Compound 1 was prepared from the reaction mixture of PbI2, Cu(NO3)2, bipy, and HI in the mixed solvents of water and ethanol at 170 °C through the solvothermal method. The results indicate that the Cu atoms in this compound are monovalent. However, a reactant containing monovalent Cu was not used; therefore, the production of CuI could be attributed to the reduction of bivalent Cu2+ by I under this solvothermal conditions. When CuI taking place of Cu(NO3)2 was directly used as reactant, crystal suitable for X-ray single-crystal analysis was not obtained. Lots of experiments using Cl or Br ions as halide sources in place of I, and other organic ligand such as 1,10-phenanthroline instead of bipy under the same condition have also been done to synthesize compounds similar structurally to 1, but unfortunately, we did not succeed.

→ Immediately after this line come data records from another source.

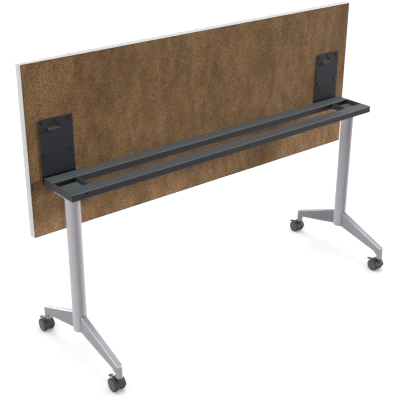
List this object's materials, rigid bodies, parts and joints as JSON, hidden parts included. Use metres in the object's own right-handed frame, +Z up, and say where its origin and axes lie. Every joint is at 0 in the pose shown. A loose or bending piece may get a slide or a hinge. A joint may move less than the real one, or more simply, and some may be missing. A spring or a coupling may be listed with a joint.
{
  "type": "flip-top training table",
  "caption": "Rectangular flip-top training table on two T-legs with twin-wheel casters, its top tipped upright for nesting and held level in use by sprung latches.",
  "frame": {"origin": "on the floor, midway between the two legs and under the middle of the rail frame", "axes": "+X along the table's length, +Y from the frame towards the tipped-up top's writing face, +Z up"},
  "size_m": [1.524, 0.5461, 1.0841],
  "materials": {
    "laminate": "satin",
    "backer": "matte",
    "core": "matte",
    "edge_band": "satin",
    "dark_steel": "satin powder coat",
    "silver_steel": "satin powder coat",
    "silver_plastic": "satin",
    "plain_steel": "zinc plated",
    "dark_screws": "blackened",
    "caster_plastic": "satin",
    "wheel_plastic": "satin"
  },
  "bodies": {
    "frame": {"front_rail": "dark_steel", "rear_rail": "dark_steel", "hinge_pin_clips": "plain_steel", "leg_bolts": "plain_steel", "caster_sockets": "plain_steel", "left_end_plate": "dark_steel", "left_cross_plate": "dark_steel", "left_floor_plate": "dark_steel", "left_hinge_block": "dark_steel", "left_hinge_pin": "plain_steel", "left_column": "silver_steel", "left_column_plate": "silver_steel", "left_column_plug": "silver_plastic", "left_front_foot": "silver_steel", "left_rear_foot": "silver_steel", "left_front_caster_stem": "plain_steel", "left_rear_caster_stem": "plain_steel", "right_end_plate": "dark_steel", "right_cross_plate": "dark_steel", "right_floor_plate": "dark_steel", "right_hinge_block": "dark_steel", "right_hinge_pin": "plain_steel", "right_column": "silver_steel", "right_column_plate": "silver_steel", "right_column_plug": "silver_plastic", "right_front_foot": "silver_steel", "right_rear_foot": "silver_steel", "right_front_caster_stem": "plain_steel", "right_rear_caster_stem": "plain_steel"},
    "top": {"top_core": "core", "top_laminate": "laminate", "top_backer": "backer", "top_edge_band": "edge_band", "hinge_plate_screws": "dark_screws", "left_hinge_plate": "dark_steel", "left_latch_spring": "plain_steel", "right_hinge_plate": "dark_steel", "right_latch_spring": "plain_steel"},
    "left_latch": {"left_latch_slide": "plain_steel"},
    "left_front_caster": {"left_front_caster_housing": "caster_plastic", "left_front_caster_axle": "plain_steel"},
    "left_front_left_wheel_body": {"left_front_left_wheel": "wheel_plastic"},
    "left_front_right_wheel_body": {"left_front_right_wheel": "wheel_plastic"},
    "left_front_brake": {"left_front_brake_lever": "caster_plastic"},
    "left_rear_caster": {"left_rear_caster_housing": "caster_plastic", "left_rear_caster_axle": "plain_steel"},
    "left_rear_left_wheel_body": {"left_rear_left_wheel": "wheel_plastic"},
    "left_rear_right_wheel_body": {"left_rear_right_wheel": "wheel_plastic"},
    "left_rear_brake": {"left_rear_brake_lever": "caster_plastic"},
    "right_latch": {"right_latch_slide": "plain_steel"},
    "right_front_caster": {"right_front_caster_housing": "caster_plastic", "right_front_caster_axle": "plain_steel"},
    "right_front_left_wheel_body": {"right_front_left_wheel": "wheel_plastic"},
    "right_front_right_wheel_body": {"right_front_right_wheel": "wheel_plastic"},
    "right_front_brake": {"right_front_brake_lever": "caster_plastic"},
    "right_rear_caster": {"right_rear_caster_housing": "caster_plastic", "right_rear_caster_axle": "plain_steel"},
    "right_rear_left_wheel_body": {"right_rear_left_wheel": "wheel_plastic"},
    "right_rear_right_wheel_body": {"right_rear_right_wheel": "wheel_plastic"},
    "right_rear_brake": {"right_rear_brake_lever": "caster_plastic"}
  },
  "joints": [
    {"name": "top_flip", "type": "hinge", "parent": "frame", "child": "top", "pos_m": [0, 0.0849, 0.6743], "axis": [1, 0, 0], "range_deg": [0, 90]},
    {"name": "left_latch_pull", "type": "slide", "parent": "top", "child": "left_latch", "axis": [0, 0, 1], "range_m": [0, 0.008], "stiffness_N_per_m": 400, "springref_m": -0.01, "deforming": ["left_latch_spring"]},
    {"name": "left_front_swivel", "type": "hinge", "parent": "frame", "child": "left_front_caster", "pos_m": [-0.6712, -0.2477, 0.045], "axis": [0, 0, 1], "continuous": true},
    {"name": "left_front_left_wheel_spin", "type": "hinge", "parent": "left_front_caster", "child": "left_front_left_wheel_body", "pos_m": [-0.6712, -0.2297, 0.0254], "axis": [1, 0, 0], "continuous": true},
    {"name": "left_front_right_wheel_spin", "type": "hinge", "parent": "left_front_caster", "child": "left_front_right_wheel_body", "pos_m": [-0.6712, -0.2297, 0.0254], "axis": [1, 0, 0], "continuous": true},
    {"name": "left_front_brake_press", "type": "hinge", "parent": "left_front_caster", "child": "left_front_brake", "pos_m": [-0.6712, -0.2217, 0.0464], "axis": [1, 0, 0], "range_deg": [-15, 0]},
    {"name": "left_rear_swivel", "type": "hinge", "parent": "frame", "child": "left_rear_caster", "pos_m": [-0.6712, 0.2287, 0.045], "axis": [0, 0, 1], "continuous": true},
    {"name": "left_rear_left_wheel_spin", "type": "hinge", "parent": "left_rear_caster", "child": "left_rear_left_wheel_body", "pos_m": [-0.6712, 0.2467, 0.0254], "axis": [1, 0, 0], "continuous": true},
    {"name": "left_rear_right_wheel_spin", "type": "hinge", "parent": "left_rear_caster", "child": "left_rear_right_wheel_body", "pos_m": [-0.6712, 0.2467, 0.0254], "axis": [1, 0, 0], "continuous": true},
    {"name": "left_rear_brake_press", "type": "hinge", "parent": "left_rear_caster", "child": "left_rear_brake", "pos_m": [-0.6712, 0.2547, 0.0464], "axis": [1, 0, 0], "range_deg": [-15, 0]},
    {"name": "right_latch_pull", "type": "slide", "parent": "top", "child": "right_latch", "axis": [0, 0, 1], "range_m": [0, 0.008], "stiffness_N_per_m": 400, "springref_m": -0.01, "deforming": ["right_latch_spring"]},
    {"name": "right_front_swivel", "type": "hinge", "parent": "frame", "child": "right_front_caster", "pos_m": [0.6712, -0.2477, 0.045], "axis": [0, 0, 1], "continuous": true},
    {"name": "right_front_left_wheel_spin", "type": "hinge", "parent": "right_front_caster", "child": "right_front_left_wheel_body", "pos_m": [0.6712, -0.2297, 0.0254], "axis": [1, 0, 0], "continuous": true},
    {"name": "right_front_right_wheel_spin", "type": "hinge", "parent": "right_front_caster", "child": "right_front_right_wheel_body", "pos_m": [0.6712, -0.2297, 0.0254], "axis": [1, 0, 0], "continuous": true},
    {"name": "right_front_brake_press", "type": "hinge", "parent": "right_front_caster", "child": "right_front_brake", "pos_m": [0.6712, -0.2217, 0.0464], "axis": [1, 0, 0], "range_deg": [-15, 0]},
    {"name": "right_rear_swivel", "type": "hinge", "parent": "frame", "child": "right_rear_caster", "pos_m": [0.6712, 0.2287, 0.045], "axis": [0, 0, 1], "continuous": true},
    {"name": "right_rear_left_wheel_spin", "type": "hinge", "parent": "right_rear_caster", "child": "right_rear_left_wheel_body", "pos_m": [0.6712, 0.2467, 0.0254], "axis": [1, 0, 0], "continuous": true},
    {"name": "right_rear_right_wheel_spin", "type": "hinge", "parent": "right_rear_caster", "child": "right_rear_right_wheel_body", "pos_m": [0.6712, 0.2467, 0.0254], "axis": [1, 0, 0], "continuous": true},
    {"name": "right_rear_brake_press", "type": "hinge", "parent": "right_rear_caster", "child": "right_rear_brake", "pos_m": [0.6712, 0.2547, 0.0464], "axis": [1, 0, 0], "range_deg": [-15, 0]}
  ]
}
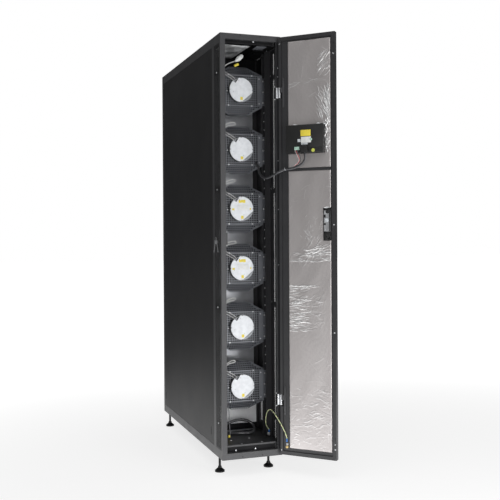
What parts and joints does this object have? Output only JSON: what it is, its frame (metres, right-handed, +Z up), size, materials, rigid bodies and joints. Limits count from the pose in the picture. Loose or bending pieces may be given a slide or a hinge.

3.2. Structure Description

This compound was synthesized under solvothermal conditions and crystallized in the space group P 1 ¯ . The asymmetric unit of 1 consists of one Pb atom, two Cu atoms, four I atoms, and one bipy ligand. As shown in Figure 1, the Pb1 atom is surrounded by six I atoms in a familiar [Pb1I6] octahedral environment. The Pb–I distances vary from 3.0679(8) to 3.3515(9) Å (Table 2) and are in accordance with those in many reported iodoplumbates [25,26]. The cis I–Pb–I angles are between 80.50(2) and 106.46(2)°, which deviate from the ideal 90°. Based on the charge balance of this structure, Cu1 and Cu2 are assigned as monovalent, which is also supported by the bond-valence sum (BVS) calculations, the valences of atoms Cu1 and Cu2 are 1.03 and 0.98, respectively. Bipy acts as a chelating ligand which bonds to the Cu1 atom by its two N atoms. At the same time, the Cu1 atom is bonded to two I atoms. As a consequence, the Cu1 atom exhibits [Cu1N2I2] tetrahedral coordination. Different from the Cu1 atom, the Cu2 atom is coordinated by four I atoms in a [Cu2I4] tetrahedral geometry. The Cu–N distances are 2.026(9) Å and 2.076(11) Å, and the Cu–I distances are from 2.5635(17) Å to 2.6807(16) Å. [Pb1I6] octahedra are joined by common edges (I2–I4) to form PbI6 chain. [Cu2I4] tetrahedra link each other by sharing edges (I3–I3) to engender CuI4 chain. The Cu2···Cu2 distance of 2.858(3) Å, which is longer than the double van der Waals radius of the Cu+ ion (1.4 Å), implies a weak Cu···Cu interaction. The CuI4 chain connects two adjacent PbI6 chains through common edges (I3–I4) to produce Pb/Cu/I chain, which is further linked to [Cu1N2I2] tetrahedra by vertex sharing (I1) to give rise to one-dimensional ribbon-like neutral structure [PbCu2I4(bipy)]n along the a axis (Figure 2 and Figure 3). No distinct interaction is found between neighboring ribbons. As a result of the connectivity of the [Pb1I6] octahedra and [Cu1N2I2] and [Cu2I4] tetrahedra, the iodide ligands act as μ2- (I2), μ3- (I1 and I4), and μ4-bridging (I3) ligands.

3.3. Thermal Stability

To evaluate the thermal stability of this material, TGA was conducted on the collected powder sample in N2 atmosphere from 30 °C to 800 °C. TGA reveals that the weight loss in 1 begins at ca. 200 °C up to ca. 395 °C to give a weight loss of 15.3%, corresponding to the loss of one bipy molecule per formula unit (15.6% calculated). In the subsequent weight loss, this compound continues to gradually decompose (Figure S2).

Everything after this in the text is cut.